A lot of Catholics here in New Orleans but if you were to ask any one of them why Carnival, which is tied to Catholic traditions, begins on a different day every year, sometimes weeks apart, they just shrug. Tonite's the first New Orleans parade (the suburbs have already had one or two), and its on the mid-city route, which the Rocheblave house is a block and a half from, so Ima go on over, check it out. I'll be pissed if someone is blocking my driveway, but it's highly possible so I should get over it, take a deep breath, before I go. Today I was spraying a primer coat on the sheetrock (yeah, its finished, I ended up hiring it out, mostly, had to sand it myself), and near the end I'm in the kitchen spraying away and I hear a grunt outside and I look out the broken glass of the screwed shut back door and I see near nekkidity of a dude and we have a conversation which is me yelling at him, and him saying he is sorry, but I know how it is when you really gotta go. Shovel work, get me? Later.

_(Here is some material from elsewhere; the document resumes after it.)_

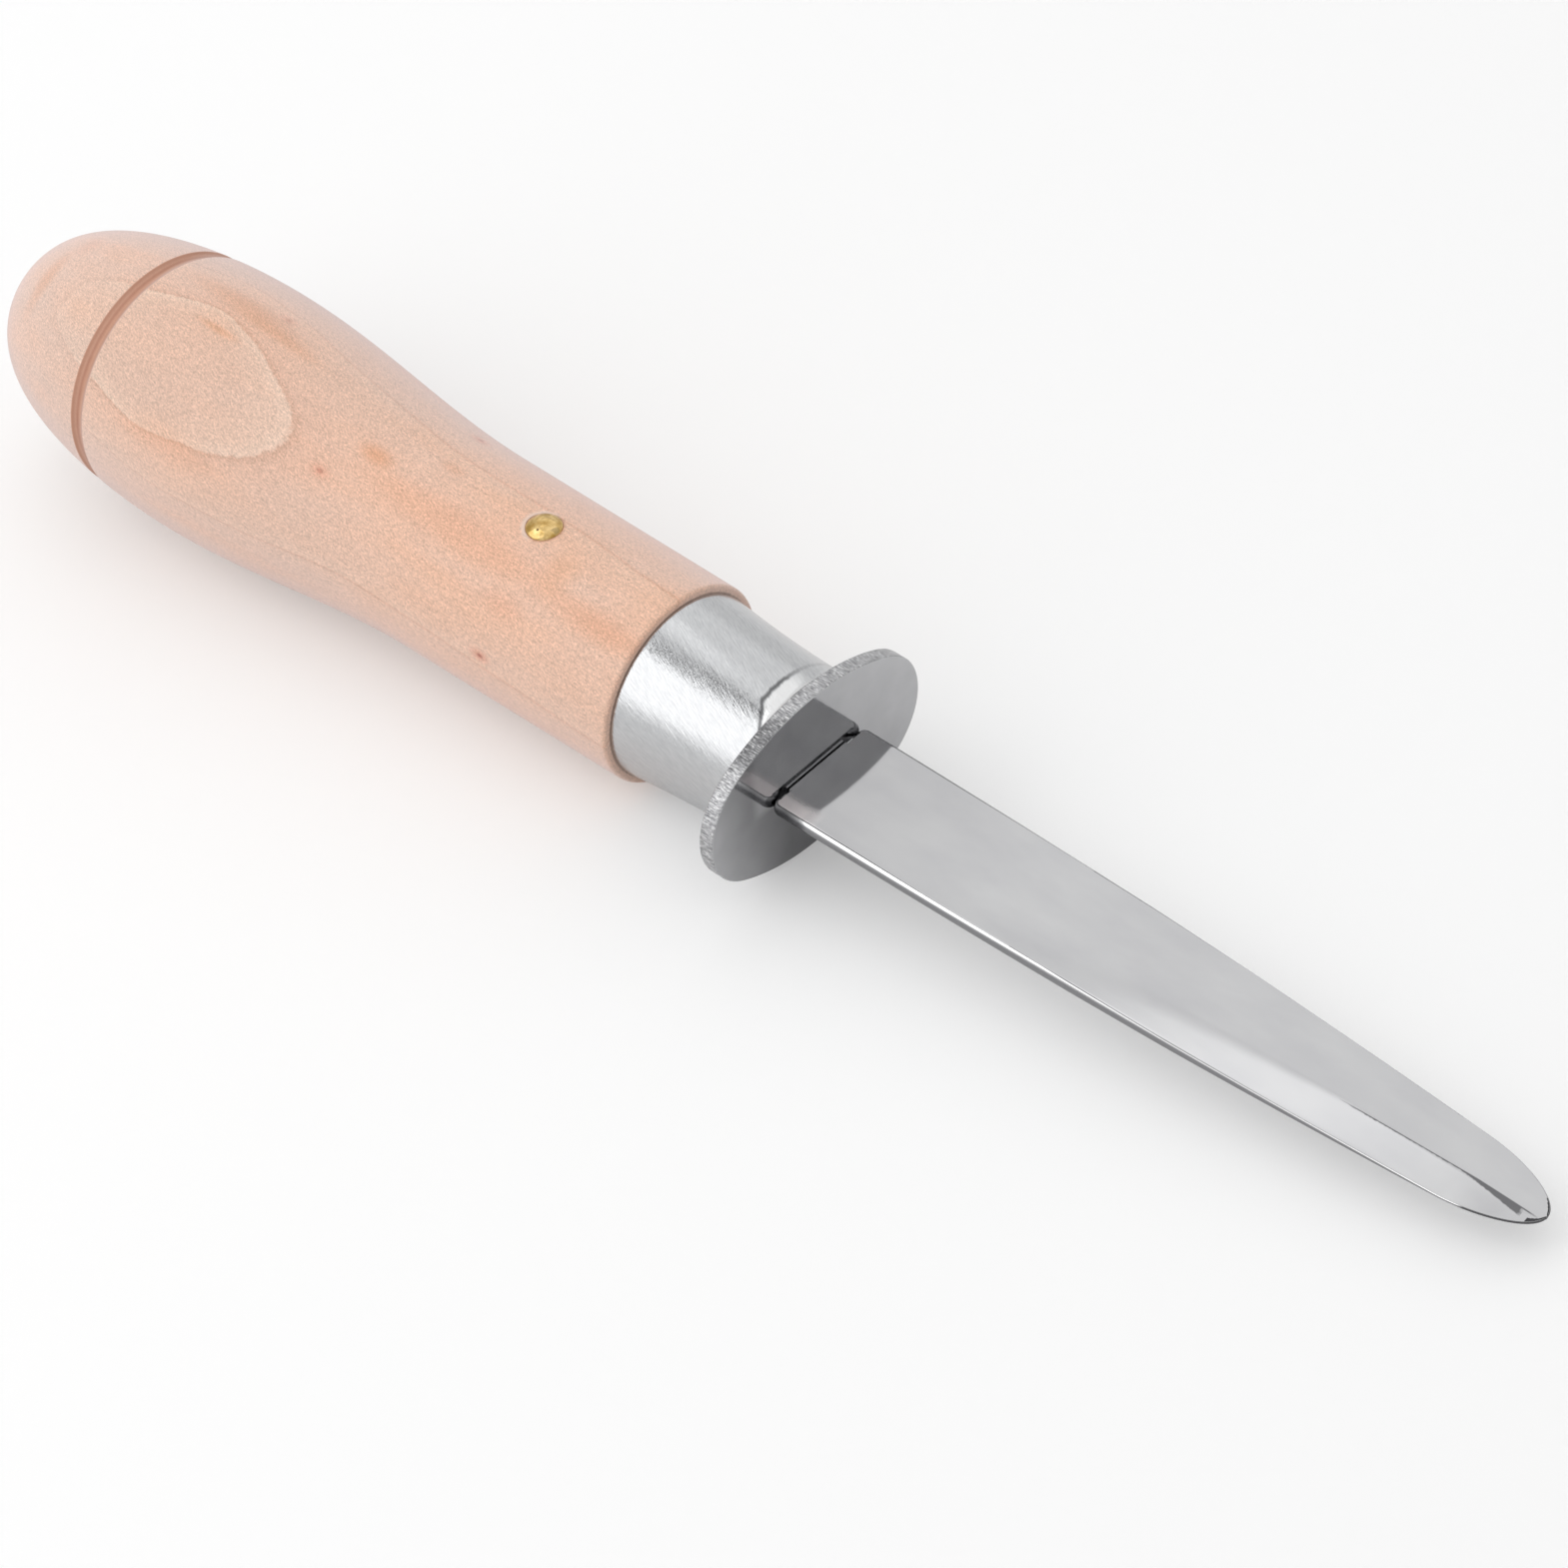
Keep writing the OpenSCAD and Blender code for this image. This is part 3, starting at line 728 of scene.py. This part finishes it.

- jimlouis 2-17-2001 12:27 am

While I'm not, unfortunately, an expert on Carnivale I'll guess that it is a fixed number of days before the start of Lent which begins forty days before Easter which moves around on the calendar thanks to the moon. Carnivale concludes with Fat Tuesday the day before Ash Wednesday, the start of lent. The aim of the Easter Dating Method is to maintain, for each Easter Sunday, the same season of the year and the same relationship to the preceding astronomical full moon that occurred at the time of his resurrection in 30 A.D. The web site of the Astronomical Society of South Australia www.assa.org.au/edm offers a good explanation of this and exactly how it works and the history of it. Presumably, one could use this information to predict the beginning of Carnivale for any year past or present.
- elisabeth 2-20-2001 9:11 pm [add a comment]


  • I think at one time I had known that it was tied to a full moon but I may have blocked it out of my mind, perhaps thinking I had misinterpreted information which casted sort of a pagan light on what is mostly presented as a non-pagan faith/ritual, Christianity that is.